Wires and Nerve: Gone Rogue is the second installment of the graphic novel series that takes place after the events of The Lunar Chronicles by Marissa Meyer. In this conclusion to the graphic novel series, Iko continues to fight a rogue soldiers set out to destroy Cinder. She also considers to struggle with her humanity and feelings towards Kinney.

After reading Wires and Nerve, I was slightly disappointed in the story, but still enjoyed seeing my favorites again. Particularly, I had problems with the pacing in the story as well as certain characters not acting consistently with their personalities shown in the book series. Unfortunately, Gone Rogue was a huge let down and became my lowest rated book in the entire series.

Like with the first book in this graphic novel duology, I had major problems with the story line. It seemed like the same conversations and problems were re-hashed over and over again. Plus, I felt like this novel reused plots from the original story but not in as compelling of a way (for example, Wolf “going rogue” with the soldiers rallying against Cinder).
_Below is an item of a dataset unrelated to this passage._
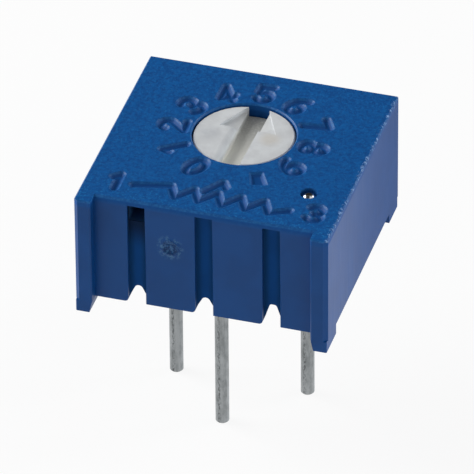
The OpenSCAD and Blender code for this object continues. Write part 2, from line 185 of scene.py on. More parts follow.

I also didn’t like how some of the plot also appeared in the short story collection, Stars Above. Additionally, it seemed like all of the different story lines were finished in a hurry at the end, while still managing to leave some major plot points wide open. Overall, I felt unsatisfied upon finishing the book.

I also wasn’t sold one some of the characters in this book. While Iko was going through some major changes in this book, she didn’t seem anything like herself throughout this story. Additionally, I felt like Kinney (and his relationship with Iko) failed to make any major growth between the first and second book. Although I liked seeing some of my favorite characters from the previous books, they really didn’t have an impact on the plot or story and it seemed like some of the characters were just thrown in so we could see them again. However, I did appreciate seeing Jacin’s father throughout the graphic novels. I really enjoyed his character and learning more about him.

Overall, Gone Rogue fell flat for me in several ways. Even though The Lunar Chronicles is one of my favorite YA series, this book just didn’t meet my expectations. I give Gone Rogue two out of five stars.